Many years ago, well into the decades mark, I was talking to a friend about the liturgical churches, as opposed to the strictly Protestant ones. She had grown up staunchly Protestant and was put off by the ceremony of the sacramentally-identified churches. In our discussion she paused and mentioned a televangelist (I can’t recall which one; they all look alike after a while) who had agreed to ride down a water-slide at an amusement park, in a full three-piece suit, if his audience would raise a certain payload of cash. Although the details escape me, it seems entirely plausible ⎯ there is little a televangelist won’t do for money! Then she said, “I can’t see the Pope doing that. I guess there is some dignity to that.” I was pleased; I had made the point that some Christian groups do not need to be in the spotlight of artificial flamboyance in order to proclaim the seriousness of their message.
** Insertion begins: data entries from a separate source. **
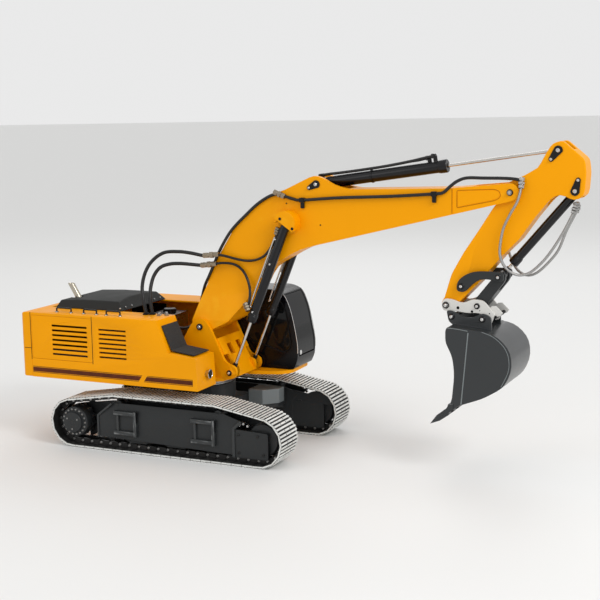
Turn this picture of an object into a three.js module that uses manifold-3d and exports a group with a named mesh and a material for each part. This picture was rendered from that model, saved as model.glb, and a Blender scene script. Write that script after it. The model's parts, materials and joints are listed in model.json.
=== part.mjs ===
// A radio-controlled hydraulic crawler excavator of 1:14 scale, as separate named pieces.
// Millimetres. +X points forwards along the boom, +Y to the machine's left, +Z up.
// The machine is drawn about its slewing axis, with the ground at z = 0, and moved at the end so
// that the origin is the middle of its outline on the ground.
import * as THREE from "three";
import { mergeVertices } from "three/addons/utils/BufferGeometryUtils.js";
import Module from "manifold-3d";

const wasm = await Module();
wasm.setup();

// ---- Driving dimensions ----
const GAP = 0.3;
const SIDES = [
  ["right", -1],
  ["left", 1],
];

const TRACK_Y = 89; // middle of a track, from the machine's middle
const SHOE_WIDTH = 50;
const SHOE_COUNT = 52;
const SHOE_DEPTH = 3.2;
const SHOE_GROOVE = 1.6;
const LOOP_POINTS = 60; // corners of the plain loops inside the shoes
const CHAIN_DEPTH = 10.5; // from the ground to the inside of the chain
const CHAIN_HALF = 11;
const WHEEL_Z = 34.5; // sprocket and idler centres, and the track's outer radius round them
const SPROCKET_X = -144;
const IDLER_X = 145;
const LOOP_TOP = 80.2;
const CARRIER_X = { rear: -76, front: 80 };
const CARRIER_R = 6.5;
const CARRIER_Z = LOOP_TOP - CHAIN_DEPTH - CARRIER_R - 2.5 * GAP;
const CARRIER_BEND = 17; // outer radius of the track as it bends over a carrier roller
const ROLLER_COUNT = 7; // bottom rollers of a track
const ROLLER_SPACING = 30;
const FIRST_ROLLER_X = -90;
const WEB_FROM = 11.5; // the side frame's webs, measured from the middle of the track
const WEB_TO = 15;

const DECK_BOTTOM = 93.4;
const DECK_TOP = 98;
const BODY_TOP = 184.7;
const BODY_HALF = 106;
const BODY_INNER = 56;
const BODY_REAR = -211.5;
const WALL = 3;
const DOOR_REAR = -210;
const DOOR_FRONT = -110;
const DOOR_BOTTOM = 120;
const DOOR_TOP = 181;
const COUNTERWEIGHT_REAR = -240;
const RAIL_Y = -92;

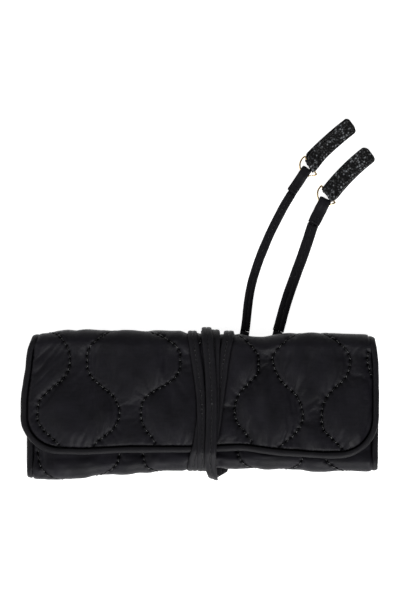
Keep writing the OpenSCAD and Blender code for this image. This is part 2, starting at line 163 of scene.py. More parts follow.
def make_mesh(name, points, faces, uv, material, second=None, second_from=None):
    """points in millimetres, uv per point in millimetres."""
    me = bpy.data.meshes.new(name)
    me.from_pydata((np.asarray(points) * MM).tolist(), [], [list(map(int, f)) for f in faces])
    me.polygons.foreach_set("use_smooth", [True] * len(me.polygons))
    layer = me.uv_layers.new(name="UVMap")
    corner = np.zeros(len(me.loops), np.int32)
    me.loops.foreach_get("vertex_index", corner)
    layer.data.foreach_set("uv", np.asarray(uv, np.float32)[corner].ravel())
    me.materials.append(material)
    if second:
        me.materials.append(second)
        index = np.zeros(len(me.polygons), np.int32)
        index[second_from:] = 1
        me.polygons.foreach_set("material_index", index)
    me.update()
    return link(bpy.data.objects.new(name, me))


class Shape:
    """Collects points, faces and uv from several parts of one piece."""

    def __init__(self):
        self.p, self.f, self.uv, self.n = [], [], [], 0

    def add(self, points, faces, uv):
        self.p.append(np.asarray(points, float))
        self.uv.append(np.asarray(uv, float))
        self.f.extend([[i + self.n for i in f] for f in faces])
        self.n += len(points)

    def make(self, name, material, second=None, second_from=None):
        return make_mesh(name, np.vstack(self.p), self.f, np.vstack(self.uv), material, second, second_from)


def tube_faces(rings, around):
    faces = []
    for i in range(rings - 1):
        for k in range(around):
            a, b = i * around + k, i * around + (k + 1) % around
            faces.append((a, b, b + around, a + around))
    faces.append(tuple(range(around - 1, -1, -1)))
    faces.append(tuple(range((rings - 1) * around, rings * around)))
    return faces


def frames_along(line, up):
    """Tangent, side and normal at each point of a line; up is the normal wished for, one or one per point."""
    t = unit(np.gradient(line, axis=0))
    up = np.broadcast_to(np.asarray(up, float), line.shape)
    side = unit(np.cross(t, up))
    return t, side, unit(np.cross(side, t))


def sweep(line, up, profile, scale_side=1.0):
    """Sweeps a closed profile, (side, up) pairs, along a line."""
    _, side, n = frames_along(line, up)
    prof = np.asarray(profile, float)
    a = np.broadcast_to(np.asarray(scale_side, float), len(line))
    pts = (line[:, None, :] + side[:, None, :] * (prof[None, :, 0] * a[:, None])[..., None]
           + n[:, None, :] * prof[None, :, 1, None])
    uv = np.stack(np.broadcast_arrays(walked(prof)[None, :], walked(line)[:, None]), -1)
    return pts.reshape(-1, 3), tube_faces(len(line), len(prof)), uv.reshape(-1, 2)


def thread(ends_line, radius, normals, around=6):
    """One stitch: a short thread whose two ends dive into their holes."""
    line = np.asarray(ends_line, float)
    _, side, n = frames_along(line, normals)
    a = np.linspace(0, 2 * math.pi, around, endpoint=False)
    fade = np.sqrt(np.clip(1 - np.linspace(-1, 1, len(line)) ** 4, 0.12, 1))
    ring = (side[:, None] * np.cos(a)[None, :, None] + n[:, None] * np.sin(a)[None, :, None] * 0.85)
    pts = line[:, None] + ring * (radius * fade)[:, None, None]
    along = np.linspace(0, length_of(line), len(line))[:, None]
    uv = np.stack(np.broadcast_arrays(a[None, :] * radius, along), -1)
    return pts.reshape(-1, 3), tube_faces(len(line), around), uv.reshape(-1, 2)


def dive(end, shoulder, crown):
    """The heights of a stitch's five points: down into its hole, over, and down again."""
    return np.array([end, shoulder, crown, shoulder, end])


def spans(start, stop, long, pitch):
    """The five points of each stitch of a row, as distances along it."""
    at = start
    while at + long < stop:
        yield np.linspace(at, at + long, 5)
        at += pitch


def face_out(o):
    """Makes a mesh's faces point outwards."""
    bm = bmesh.new()
    bm.from_mesh(o.data)
    bmesh.ops.recalc_face_normals(bm, faces=bm.faces)
    bm.to_mesh(o.data)
    bm.free()
    o.data.update()


# ---- camera, straight above
VIEW_W, IMAGE_W, IMAGE_H = 257.6, 400, 600     # the width seen, in mm, and the picture's proportions
CAMERA_H, FOCUS_H, SENSOR = 2600.0, 22.0, 36.0
camera_data = bpy.data.cameras.new("camera")
camera = bpy.data.objects.new("camera", camera_data)
link(camera)
bpy.context.scene.camera = camera
camera.location = (-0.3 * MM, 66.3 * MM, CAMERA_H * MM)
camera_data.sensor_fit = "AUTO"
camera_data.sensor_width = SENSOR
camera_data.lens = SENSOR * (CAMERA_H - FOCUS_H) / (VIEW_W * IMAGE_H / IMAGE_W)
camera_data.clip_start, camera_data.clip_end = 0.05, 20.0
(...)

Shortly after that I began to work at Nashotah House.

To speculate from the photo above, there was not a large gathering of the faithful on the Siberian ice. Just a few believers in an extreme masculine Christianity dressed in liturgical underwear. Nevertheless, such displays of faith have been part of religions from the very beginning. Ancient believers used to carry their statues of gods around Babylon for a day out to remind the secular that the eyes in the sky are still watching you. When a sartorially perfect prefect steps out in all his finery, what other option is there but to drop one’s hands and stare? A favored photograph at Nashotah House when I was there featured the “Fond du Lac circus,” a gathering of such high rollers in the Anglo-Catholic corner of the Episcopal Church that even a future Russian saint deigned to show up. The event was the consecration of Bishop Weller, coadjutor of the Diocese of Fond du Lac, in 1900. As I look at the Orthodox man poised over his cross-shaped hole, I wonder if my friend had it right after all. The Fond du Lac circus haunts me to this day. What is religion without the show?